Croker’s open-minded approach to jazz has allowed him to move freely between genres, and he’s played on albums by hip-hop stars like J. Cole and Common. In August, he made a somewhat surprising appearance on the popular YouTube series A Colors Show, which has helped launch the careers of rappers and singers like Doja Cat and Billie Eilish. This time, it was just Croker and his trumpet in front of the microphone and an elegantly simple monochromatic backdrop. 

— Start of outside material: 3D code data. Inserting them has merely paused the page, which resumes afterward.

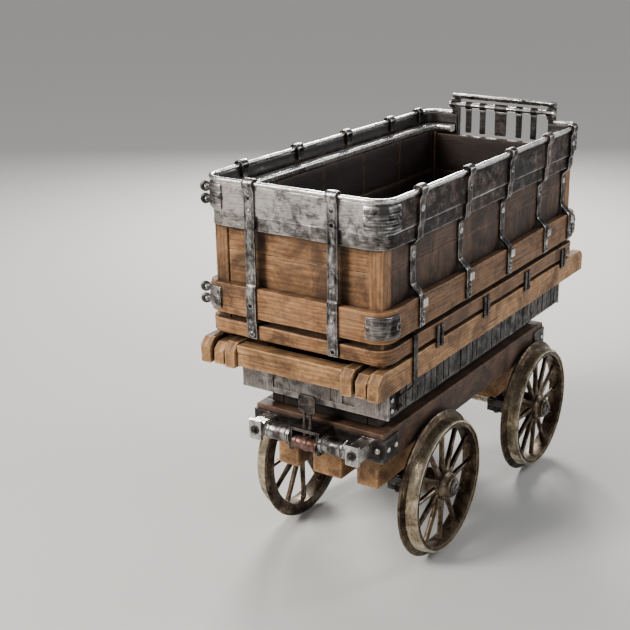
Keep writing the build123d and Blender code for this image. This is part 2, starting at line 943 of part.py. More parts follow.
def make_side_straps(side):
    """Five steel straps that hook over the rim and step in to the boards on one side."""
    belt_out = tub_half_x + wood_band_stand
    lower = [
        (tub_half_x + band_stand, band_bottom),
        (tub_half_x + strip_stand, band_bottom - 6),
        (tub_half_x + strip_stand, strip_bottom),
        (wall_face_x, strip_bottom - strap_tuck),
        (wall_face_x, wood_band_top + strap_kick),
        (belt_out, wood_band_top),
        (belt_out, wood_band_bottom + strap_foot_lift),
    ]
    points = strap_path(tub_half_x, lower)
    with BuildPart() as straps:
        for y in side_strap_places():
            with BuildSketch(Plane.XZ.offset(-y)):
                with BuildLine():
                    Polyline(*strap_outline(points), close=True)
                make_face()
            extrude(amount=side_strap_width / 2, both=True)
    if side > 0:
        return straps
    with BuildPart() as mirrored:
        add(mirror(straps.part, about=Plane.YZ))
    return mirrored


def make_front_straps():
    """Two steel straps down the front, from the rim to the base rail."""
    lower = [
        (tub_half_y + band_stand, wood_band_top + strap_step),
        (tub_half_y + wood_band_stand, wood_band_top),
        (tub_half_y + wood_band_stand, wood_band_bottom),
        (tub_half_y + rail_stand, rail_bottom + rail_height - 4),
        (tub_half_y + rail_stand, rail_bottom + 6),
    ]
    points = strap_path(tub_half_y, lower)
    with BuildPart() as straps:
        for x in (-front_strap_x, front_strap_x):
            plane = Plane(origin=(x, tub_y, 0), x_dir=(0, -1, 0), z_dir=(-1, 0, 0))
            with BuildSketch(plane):
                with BuildLine():
                    Polyline(*strap_outline(points), close=True)
                make_face()
            extrude(amount=strap_width / 2, both=True)
    return straps


def make_strap_clamps():
    """Square clamp block on each side strap at the top edge of the timber belt."""
    face = tub_half_x + wood_band_stand + strap_thickness
    with BuildPart() as clamps:
        for side in (-1, 1):
            near = side * face
            far = side * (face + clamp_depth)
            for y in side_strap_places():
                block((min(near, far), max(near, far)), (y - clamp_size / 2, y + clamp_size / 2),
                      (wood_band_top - clamp_size - clamp_drop, wood_band_top - clamp_drop))
        chamfer(clamps.edges().filter_by(Axis.Z), 2)
    return clamps


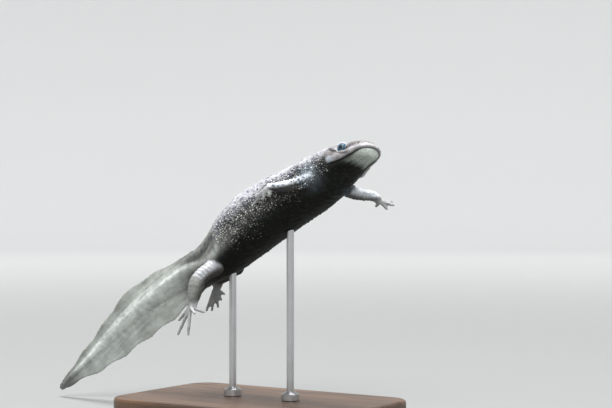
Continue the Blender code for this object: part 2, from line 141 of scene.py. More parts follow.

“I was like, ‘I wanna play an R&B melody, it’s not really about soloing, I don’t really wanna solo so much.’ I just thought that would be cool, give people a change of pace in general on that platform. But also a change of pace from what they would hear from a trumpet player, to be really disciplined and focus on a melody, a melodic statement versus showing someone how fast I could play,” Croker says. His A Colors Show performance was an instrumental version of “Wrapped in the Weight,” a song that will appear on the deluxe edition of Dream Manifest with a vocal by Anais Reno. He’s also pretty pleased that Fat Beats Records, the hip-hop label owned by the legendary New York record store of the same name, handled the vinyl release of the album. “I’m very excited and happy to be working with them,” he says. 

Theo Croker didn’t always think outside the box this much. He was born in Florida, the grandson of legendary jazz trumpeter Doc Cheatham, and he was mentored by another master of the instrument, Donald Byrd, at the Oberlin Conservatory of Music. Croker’s first two albums, 2006’s The Fundamentals and 2009’s In the Tradition, drew on his command of jazz history and featured standards like Duke Ellington’s “It Don’t Mean a Thing (If It Ain’t Got That Swing).” “I wasn’t thinking about stuff the way I think about it now,” he says, “I think it laid a foundation for my musical integrity and character to even play songs that old, or to be that straight ahead.”

(Credit: Bruno Barreto)
(Credit: Bruno Barreto)

Interestingly, it was six years Croker spent in China from 2007 to 2013, playing residencies in Shanghai, that broadened his horizons. “I was hired to come there with a band and play six nights a week, three shows a night. And that’s when I started to incorporate other elements and things into what I was playing, because in that setting, people considered jazz to be everything that was Black. So R&B, hip-hop, all that stuff was jazz to them,” he says. “So in order to engage the audience more, I started to incorporate other things, hip-hop beats and R&B covers, y’know, in the jazziest way possible.”

Croker returned to America with his new perspective after signing with Sony for his 2014 album AfroPhysicist. “It was time for me to come home and start to build in the states again,” he says. His more experimental work won him a wider audience, and his 2019 album Star People Nation was nominated for a Grammy for Best Contemporary Instrumental Album.

On the 2022 album Love Quantum, Croker rapped on the provocatively titled song “Jazz is Dead” to make his philosophy about the genre’s future explicit: “We’re the truth torch bearers, open your eyes / Ain’t gonna let these institutions teach my culture to die.” Given his family background and academic career, he has respect for the old ways of doing things, but he’s determined to keep shaking the genre up. “I understand why people stick to the traditional aspect of it. It’s become so institutionalized and gentrified that if you’re not being contemporary and honest with it, culturally it’s like missing something. It feels imitative of the past, y’know?”